Illustrated story of our lives

Four young women come together to share quirky stories through their illustrations through the Illustrator’s Collective

December 25, 2013 07:38 pm | Updated 07:38 pm IST - Bangalore

Creating different designs The illustrator’s collective Photo: Sampath Kumar G.P.

Creating different designs The illustrator’s collective Photo: Sampath Kumar G.P.

The Illustrator’s Collective is a group of four designers, each in their own right — Bakula Nayak, Kalyani Ganapathy, Shreyas R. Krishnan and Trusha Sawant — who came together for their love of illustration. In their recent exhibition “My Cup of Tea” at Kynkyny, the group you could see how they are bringing different techniques and styles of illustration together in one space to provide a platform to showcase their work to people.

“The idea is also to make illustration as a concept more available to people because otherwise you’d probably see it in the context of books or the Internet,” they say. It is also a chance to look at illustrations from up-close, where they can be seen in full detail and quality.

“A lot of illustrators use stories to interact with people looking at their work and have them understand where the work came from. Traditionally an illustration is an interpretation of the written word and essentially we are all storytellers.”

Each of them tells different stories, drawing from their observations and life experiences.

Hidden in Plain Sight

Shreyas R. Krishnan uses oil pastels, showing women in the burqa in amusing urban settings, eating ice lollies or street food, window shopping, checking for missed calls on their mobile phones or sitting down for “afternoon conversations” with their skirts hitched up.

“The treatment used, is basically cutting away the black and leaving it in places I want it to be there. It connected nicely to the theme considering that it’s about these women who are covered in black,” says Shreyas. “With this series, it was more about the visual of the women covered in black because it’s got a graphic quality. I think there’s a bit of disconnect in what you think the burkha is for because one actually looks at them more because they are wearing it. But more than the social commentary of any sort this was just about things that I see.”

Out of the Blue

Trusha Sawant’s lino and screen prints are quirky; she fills them with images of a dinosaur, Andy’s ashtray (drawn from Andy Warhol’s can of soup) or an enchanted tree, all in shades of indigo.

“Ever since we are children, we grow up socially conditioned to think and behave a certain way. We are always told what to do and what to say and that affects how we observe things, what we see and memorize. So what I try to do through my works is to pick out certain nuances, some oddities that I see in everyday life. Sometimes I give them a whimsical, surreal twist,” explains Trusha. “My use of indigo relates to the way my ideas appeared out of the blue, over random conversations. Also, I think it’s quite a contemplative colour.”

My cup of tea-Ohmy! The things I nd in it!

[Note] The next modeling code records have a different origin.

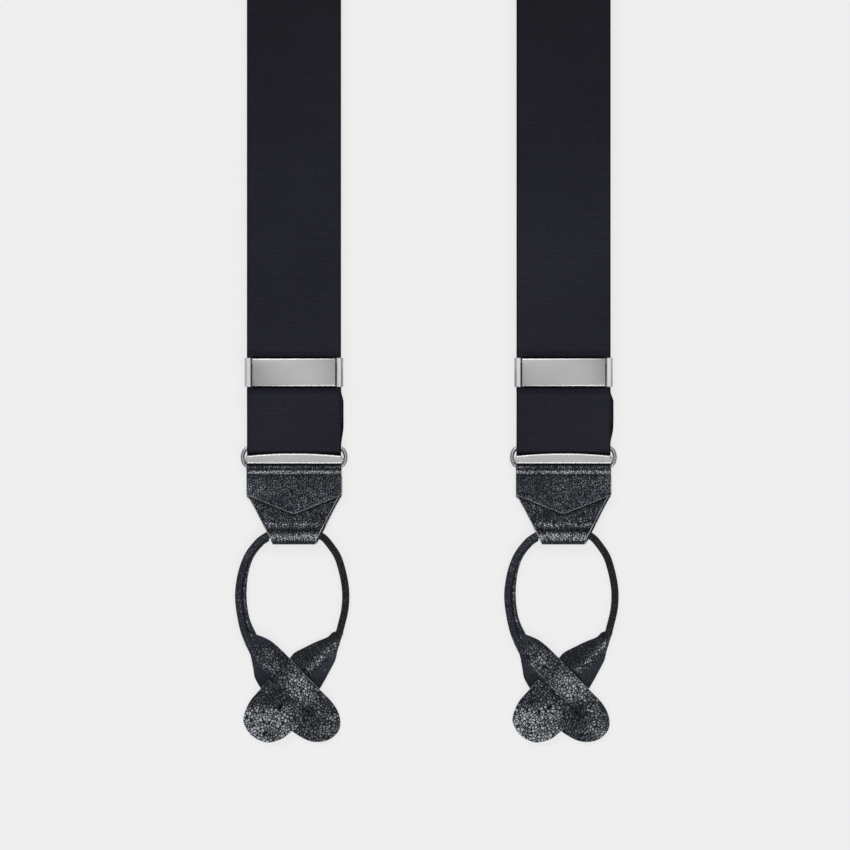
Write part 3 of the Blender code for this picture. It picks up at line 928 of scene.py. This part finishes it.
def slit(a, b, wide, tip):
    # a buttonhole: a narrow cut that opens at one end
    a, b = np.array(a), np.array(b)
    d = (b - a) / np.linalg.norm(b - a)
    n = np.array((-d[1], d[0]))
    around = [a + tip * 0.5 * (-d * math.cos(t) + n * math.sin(t)) for t in np.radians([-80, -40, 0, 40, 80])]
    return np.array(around + [a + d * tip + n * wide / 2, b + n * wide / 2, b - n * wide / 2,
                              a + d * tip - n * wide / 2])


def tabSolid(name, outline, slits, height):
    def lay(x, v):
        return np.column_stack([x, v, height(x, v)]) * mm
    grid = loopCut["grid"]
    return cutSheet(name, softLoop(outline, grid), slits, grid, lay, loopCut["thick"],
                    [pebbled, burnished], 0.1)


def tube(name, path, radii, sides=14):
    p = np.array(path)
    tangent = unit(np.gradient(p, axis=0))
    sideways = unit(np.cross(tangent, (0, 0, 1)))
    up = np.cross(sideways, tangent)
    t = np.linspace(0, 2 * math.pi, sides, endpoint=False)
    rings = p[:, None, :] + radii[:, None, None] * (
        np.cos(t)[None, :, None] * sideways[:, None, :] + np.sin(t)[None, :, None] * up[:, None, :])
    return sweep(name, rings * mm, [pebbled, burnished])


def flange(name, path, inner):
    # the flat seam of the rolled leather, along the inside of the loop
    p = np.array(path)
    tangent = unit(np.gradient(p, axis=0))
    inward = unit(np.cross((0, 0, 1), tangent) * inner)
    t = np.linspace(0, 1, len(p))
    reach = 2.2 + 0.9 * (1 - smooth(t, 0.35, 0.85)) + 1.1 * (1 - smooth(t, 0.0, 0.25))
    rings = []
    for i in range(len(p)):
        base, out = p[i], inward[i]
        z, far = base[2] - 0.25, reach[i]
        section = [(0.2, 0.5), (far * 0.6, 0.5), (far - 0.2, 0.42), (far, 0.15), (far, -0.2),
                   (far - 0.2, -0.42), (far * 0.6, -0.5), (0.2, -0.5)]
        rings.append([(base[0] + out[0] * u, base[1] + out[1] * u, z + h) for u, h in section])
    return sweep(name, np.array(rings) * mm, [pebbled, burnished])


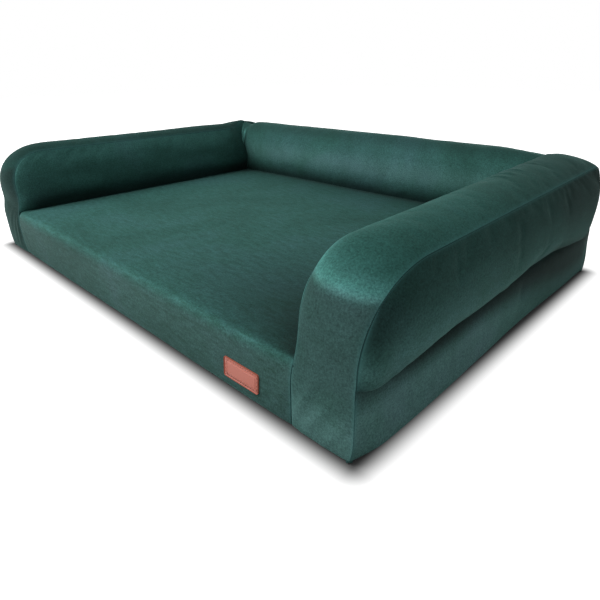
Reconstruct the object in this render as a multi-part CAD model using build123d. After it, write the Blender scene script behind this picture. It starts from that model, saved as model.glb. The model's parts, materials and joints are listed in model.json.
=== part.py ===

Bakula Nayak works on vintage paper, using watercolour, pen and ink to create intricate imagery that is absurd, almost fantastical, yet endearing. A snail carries a precarious stack of cupcakes and teacups on its back, or a fat bird perched atop wears a woollen cap while it’s snowing. “I used to collect a lot of vintage paper and a few months ago, I decided to draw again after a long gap. I had stored them for such a long time that giving them new life in a new context excited me,” says Bakula. “And I worked with circumstances from my life. I used to live in New York and I hated the winters there, so the illustration was a statement to that. I used to love drinking tea in the winter, when they would come out with special flavours.”

Memory Box

Kalyani Ganapathy paints landscapes in unusual shades, of pink, orange and brown. Most of these landscapes, of birds in the sunset, toadstools, a “blanket of stars”, or lotus ponds against the sun, are from her memory. “This is the first time I have done landscapes. The work is like a visual journal of many instances in life. They are real life memories, which I have abstracted, to an extent. I use watercolours in a way that it wouldn’t normally be used to paint landscapes,” says Kalyani.

“I enjoy working on minute details using watercolours and also the way different colours run into each other within the form. So there is a lot of exploration of detail in my work. I think the shades of brown lend themselves to a vintage look, of something preserved.”